Thoughts on Things: Oh, Those Deadly Sins

There are seven of them, but we won't discuss all of them today. They are best assimilated if taken in small doses.

 

Sloth. When I was little my mother called me "Queenie" because she saw me as a slacker. It is true that I took every opportunity to hide myself away with a book. I much preferred reading to housework. In fact, I still do. One of my sisters told me years ago that when she was little she decided that she would never sit and read while someone else was working. She had seen me in action (in inaction, more precisely) and vowed to be different. Apparently it never bothered me to have other people vacuuming around my feet as long as I could still remain immersed in a book. My family certainly considered me lazy.

 

Was I? I suppose so. Who wants to work? But I think part of me (I can think this now; I couldn't think it then) simply had to get away from that noisy family. There was no place in the house where I could be alone. The only way I could justify slipping away into my private self was by reading, feeding my imagination with story after story. I wasn't so much looking to escape "work" as I was looking to escape. 

 

Gluttony. Oh yeah, I can do this one.

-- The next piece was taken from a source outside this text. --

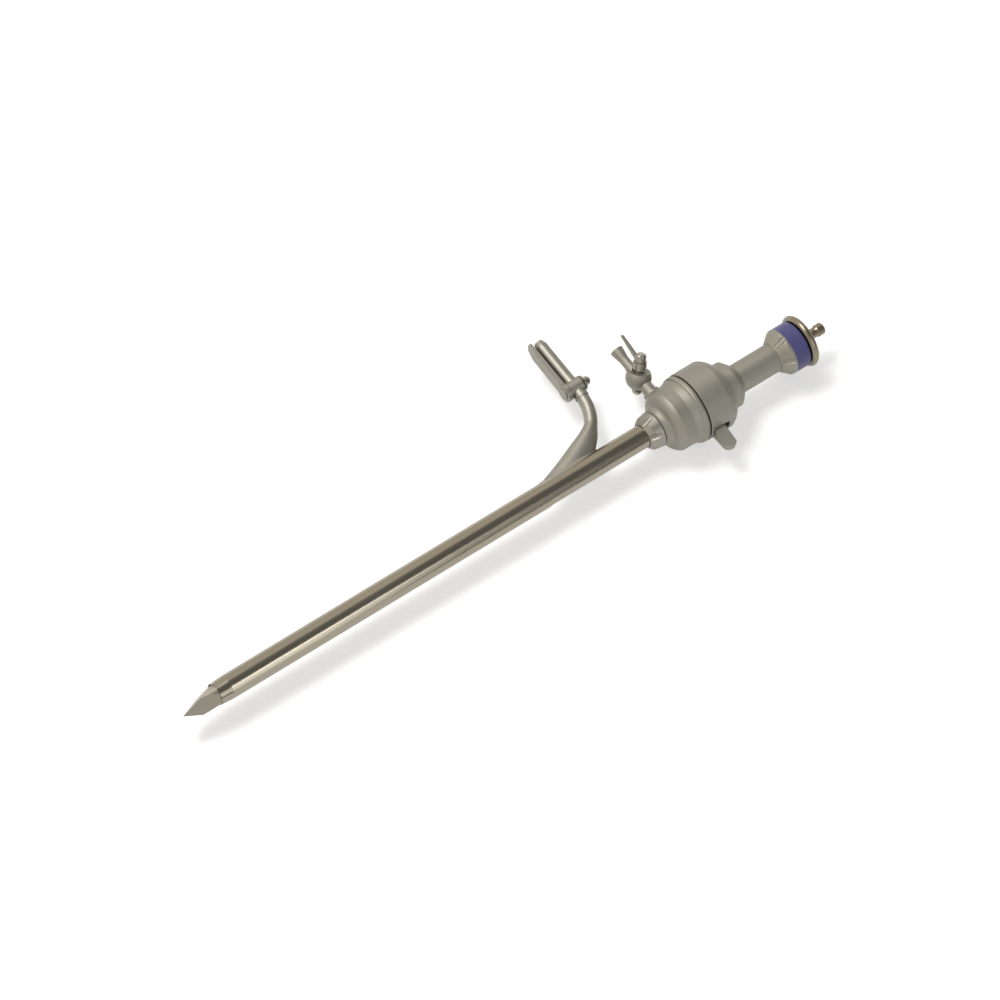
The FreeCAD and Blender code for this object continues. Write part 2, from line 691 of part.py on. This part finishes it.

It isn't that I overeat, really, though I've been known to do that. More precisely, my life revolves around food.

 

St. Thomas Aquinas would have something to say about me. He maintained that there are five ways to commit gluttony: by eating too much ('nuff said). By eating too soon (lunch at 11:10, anyone?). By eating too expensively. By eating too eagerly (mea culpa). And by eating too fastidiously (I'm sorry, I eat only organically grown foods. Oh, I'm not eating wheat these days. Are these organically grown bananas? Does that custard have milk in it?).

 

Can you have a life of the spirit if you're concerned mainly with the stomach? Would I rather eat than pray? Probably. So I try to do as the Buddhists do: when I eat, I eat. When I pray, I pray. That way, eating itself becomes a form of attention that verges on (is?) prayer. Attend to what you do.

 

Of course, I don't really do that, either. My favorite thing is to read while I eat. I keep trying to wean myself from it, but I love it so much. If I'm eating alone I always read. If I'm eating with my husband, we have a rule that we can't read at dinner, but we can read at breakfast and lunch.  Maybe I can assert that what I love is reading-while-eating, and I can attend to THAT: to reading-while-eating. I do that sometimes, taking my mind off the book and thinking how much I'm enjoying eating and reading at the same time.

 

My mother's "little friend" Irma was the 5-foot-tall dynamo who mothered the Crosby clan. Their five children matched our own five (until our beautiful Mary Eileen came along a little later, making us six). At our annual joint Christmas-Eve get-togethers, the Johnsons (us) and the Crosbys always feasted, though meatlessly, as required by Church rules. And at the end of the meal, Irma would always say, "I have committed the sin of gluttony."

 

There are five other deadly sins. Are they Grumpy, Happy, Dopey, Bashful, and Doc? No, nothing so benign. They're more like Anger, Avarice, and Lust—sins you can really get your teeth into. Like gluttony, in fact.